Today, politicians can no longer tell women what to read, but they can control children's literature. Book banning is a lizard-brain fear as old as humanity — that technology has the potential to subvert authority and disrupt the status quo.

Televisions — Safe…At a Distance
If you are of a certain age range, you might remember your nagging grandmother telling you to stop sitting so close to the T.V. But our grandmothers were not overreactive Luddites fearing a harmless technology. They had reason to fear TVs.
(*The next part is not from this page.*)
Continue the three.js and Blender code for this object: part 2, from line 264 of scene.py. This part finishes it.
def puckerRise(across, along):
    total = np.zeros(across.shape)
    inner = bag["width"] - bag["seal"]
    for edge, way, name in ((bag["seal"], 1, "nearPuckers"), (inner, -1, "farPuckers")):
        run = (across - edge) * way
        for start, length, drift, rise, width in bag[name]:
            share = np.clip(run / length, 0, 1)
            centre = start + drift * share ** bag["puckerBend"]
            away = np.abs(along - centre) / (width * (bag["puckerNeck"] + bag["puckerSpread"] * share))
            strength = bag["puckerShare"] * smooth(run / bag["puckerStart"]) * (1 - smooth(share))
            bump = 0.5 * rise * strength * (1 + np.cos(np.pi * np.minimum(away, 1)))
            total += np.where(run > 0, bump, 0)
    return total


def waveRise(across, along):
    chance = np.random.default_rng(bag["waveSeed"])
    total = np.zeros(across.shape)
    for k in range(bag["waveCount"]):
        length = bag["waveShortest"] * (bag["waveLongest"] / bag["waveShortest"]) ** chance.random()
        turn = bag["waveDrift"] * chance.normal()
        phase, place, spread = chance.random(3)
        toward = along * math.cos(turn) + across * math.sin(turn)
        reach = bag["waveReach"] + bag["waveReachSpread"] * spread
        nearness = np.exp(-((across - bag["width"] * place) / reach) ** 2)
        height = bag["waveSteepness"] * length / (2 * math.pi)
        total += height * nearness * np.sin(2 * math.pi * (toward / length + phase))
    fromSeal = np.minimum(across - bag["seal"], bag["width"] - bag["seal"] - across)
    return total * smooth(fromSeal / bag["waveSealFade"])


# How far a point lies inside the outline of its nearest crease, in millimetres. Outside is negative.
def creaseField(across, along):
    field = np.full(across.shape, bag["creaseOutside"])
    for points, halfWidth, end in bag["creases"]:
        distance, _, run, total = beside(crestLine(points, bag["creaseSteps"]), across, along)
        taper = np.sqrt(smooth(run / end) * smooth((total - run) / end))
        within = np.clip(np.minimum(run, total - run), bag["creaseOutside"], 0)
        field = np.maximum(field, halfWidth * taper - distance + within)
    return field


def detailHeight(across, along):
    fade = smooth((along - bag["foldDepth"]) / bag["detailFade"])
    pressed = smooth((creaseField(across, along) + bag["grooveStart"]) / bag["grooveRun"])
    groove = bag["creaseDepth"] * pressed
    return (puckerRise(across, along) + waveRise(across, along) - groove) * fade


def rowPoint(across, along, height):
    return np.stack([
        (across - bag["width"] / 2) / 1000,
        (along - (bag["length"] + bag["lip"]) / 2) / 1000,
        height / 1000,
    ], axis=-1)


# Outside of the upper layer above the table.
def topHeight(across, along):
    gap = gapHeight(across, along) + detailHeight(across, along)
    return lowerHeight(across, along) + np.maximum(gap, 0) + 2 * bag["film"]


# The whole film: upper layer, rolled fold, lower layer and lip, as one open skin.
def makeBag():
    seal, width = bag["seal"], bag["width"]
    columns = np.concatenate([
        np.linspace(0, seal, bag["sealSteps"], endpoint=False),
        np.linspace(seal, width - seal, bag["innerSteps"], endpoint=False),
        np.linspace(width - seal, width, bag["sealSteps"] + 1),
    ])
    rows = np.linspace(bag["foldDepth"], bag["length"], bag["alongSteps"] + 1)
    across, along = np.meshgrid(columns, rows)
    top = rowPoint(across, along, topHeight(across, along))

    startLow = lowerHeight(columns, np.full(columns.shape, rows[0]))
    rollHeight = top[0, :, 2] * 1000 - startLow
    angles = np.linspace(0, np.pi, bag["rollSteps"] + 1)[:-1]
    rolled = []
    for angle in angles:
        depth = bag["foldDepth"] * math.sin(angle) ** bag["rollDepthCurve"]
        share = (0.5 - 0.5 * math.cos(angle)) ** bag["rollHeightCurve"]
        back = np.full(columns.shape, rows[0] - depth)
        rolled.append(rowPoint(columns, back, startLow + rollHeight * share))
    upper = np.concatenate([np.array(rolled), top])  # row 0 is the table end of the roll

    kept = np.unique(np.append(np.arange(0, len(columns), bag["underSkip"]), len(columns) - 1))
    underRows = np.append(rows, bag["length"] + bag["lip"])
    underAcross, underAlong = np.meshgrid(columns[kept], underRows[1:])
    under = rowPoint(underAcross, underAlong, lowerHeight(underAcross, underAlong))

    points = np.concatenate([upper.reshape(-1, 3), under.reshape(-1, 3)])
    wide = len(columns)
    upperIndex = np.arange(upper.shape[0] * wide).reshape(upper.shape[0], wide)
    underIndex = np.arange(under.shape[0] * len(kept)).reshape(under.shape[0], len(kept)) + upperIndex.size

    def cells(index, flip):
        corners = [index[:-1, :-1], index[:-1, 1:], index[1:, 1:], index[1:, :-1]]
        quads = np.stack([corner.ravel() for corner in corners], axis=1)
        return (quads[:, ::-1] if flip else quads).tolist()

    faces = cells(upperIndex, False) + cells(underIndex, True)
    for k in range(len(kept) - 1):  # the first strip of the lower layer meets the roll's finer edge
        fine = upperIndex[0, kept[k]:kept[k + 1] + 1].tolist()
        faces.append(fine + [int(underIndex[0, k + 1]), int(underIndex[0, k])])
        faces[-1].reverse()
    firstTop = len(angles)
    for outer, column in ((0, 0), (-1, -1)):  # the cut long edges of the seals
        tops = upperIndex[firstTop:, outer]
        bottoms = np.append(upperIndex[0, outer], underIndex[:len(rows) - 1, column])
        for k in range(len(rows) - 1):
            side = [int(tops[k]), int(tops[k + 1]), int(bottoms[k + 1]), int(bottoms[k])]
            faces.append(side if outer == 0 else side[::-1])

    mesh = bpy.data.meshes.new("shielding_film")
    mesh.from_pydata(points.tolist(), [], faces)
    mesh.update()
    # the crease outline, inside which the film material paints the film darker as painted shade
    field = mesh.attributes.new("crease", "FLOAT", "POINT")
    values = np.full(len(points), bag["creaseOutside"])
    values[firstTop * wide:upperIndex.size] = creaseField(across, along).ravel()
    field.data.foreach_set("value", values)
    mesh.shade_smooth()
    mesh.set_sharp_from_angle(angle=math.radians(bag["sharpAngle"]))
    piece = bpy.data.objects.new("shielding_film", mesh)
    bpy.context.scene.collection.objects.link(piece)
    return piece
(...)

The brouhaha began in 1967 with the release of the first color sets. Routine testing revealed that approximately 112,000 large-screen models were emitting dangerous radiation. Scientists reassured the public that the amount of radiation would not pose a problem if users kept a distance of “at least six feet” from the front of the screen and avoided prolonged exposure at the sides, rear, or underneath a set. Well, that’s reassuring.
Today, most scientists believe that older televisions were not frying brains as badly as they once thought. (This was before Fox News). But radiation was not the only fear surrounding televisions.
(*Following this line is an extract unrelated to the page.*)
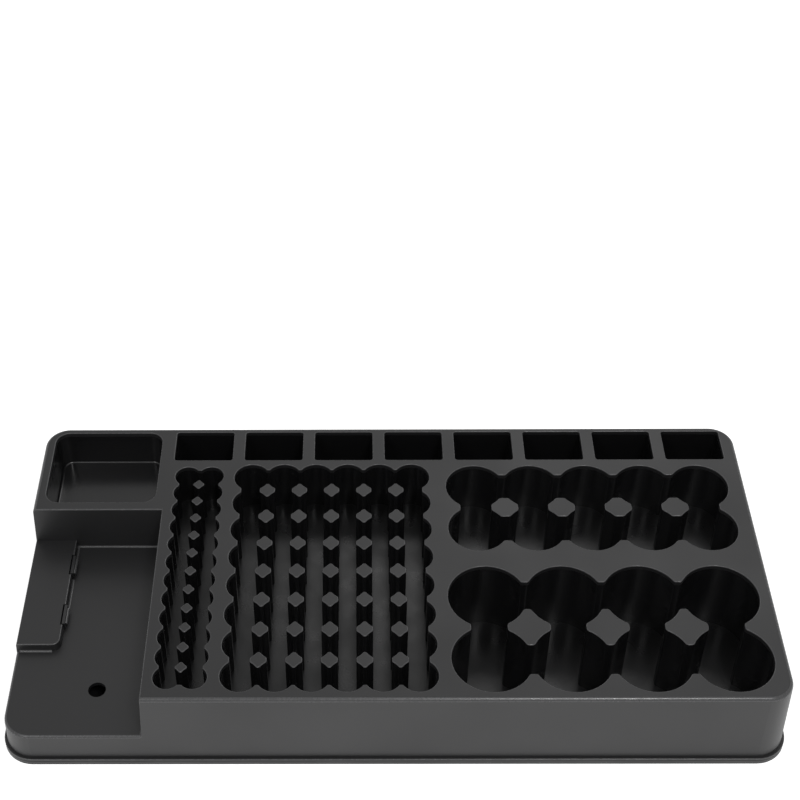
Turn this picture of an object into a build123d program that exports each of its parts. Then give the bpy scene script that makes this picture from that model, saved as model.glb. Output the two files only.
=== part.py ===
from build123d import *
import math
import os

# Open tray that stores loose battery cells upright, moulded in one black shell over a base pan.
# Millimetres. +Z up, X along the long side, +Y to the back. Origin: centre of the base on the table.

os.makedirs("parts", exist_ok=True)

# ---------------------------------------------------------------- outer shell
DECK_CORNER_R = 11.0
DECK_TOP = 42.4
DECK_THICKNESS = 2.2
WALL = 1.5
SKIRT_DRAFT = 2.5
DECK_EDGE_R = 1.9
SKIRT_FOOT = 1.3

# ---------------------------------------------------------------- foot flange and base pan
FLANGE_OVERHANG = 1.35
FLANGE_TOP = 3.8
FLANGE_THICKNESS = 1.0
FLANGE_EDGE_R = 0.35
SEAM_GAP = 0.3
PAN_FLOOR = 1.3
PAN_FIT = 0.2
PAN_EDGE_R = 0.5
PAD_TOP = 2.6
PAD_RIM = 0.2

# ---------------------------------------------------------------- screws and bosses
SCREW_CORE_R = 1.3
SCREW_FIT = 0.05
SCREW_LENGTH = 10.0
SCREW_HEAD_R = 2.6
SCREW_HEAD_HEIGHT = 1.2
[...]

In a 1961 speech to the National Association of Broadcasters, the Federal Communications Commission chairman, Newton N. Minow, described television as a “vast wasteland” that would negatively impact human consciousness. Even author Ray Bradbury condemned the “idiot tv.”
In his 1985 book Amusing Ourselves To Death, Neil Postman mused how television could lead to disinformation. He writes, “Ignorance is always correctable. But what shall we do if we take ignorance to be knowledge?”
In the Internet age, that is a question we may never stop asking.
From the first shit-exploding toilet to the shit-talk of Chatbots, technology has always been met with suspicion, skepticism, and disgust.
By now, you have probably heard the same trite arguments, but it bears repeating. Technology is not inherently good or bad. It's simply a tool. And like any tool, it can be used for progress or greed. The real fear should not be of technology itself but of the intentions of those who wield it.
*Additional sources are available on request in the comment section.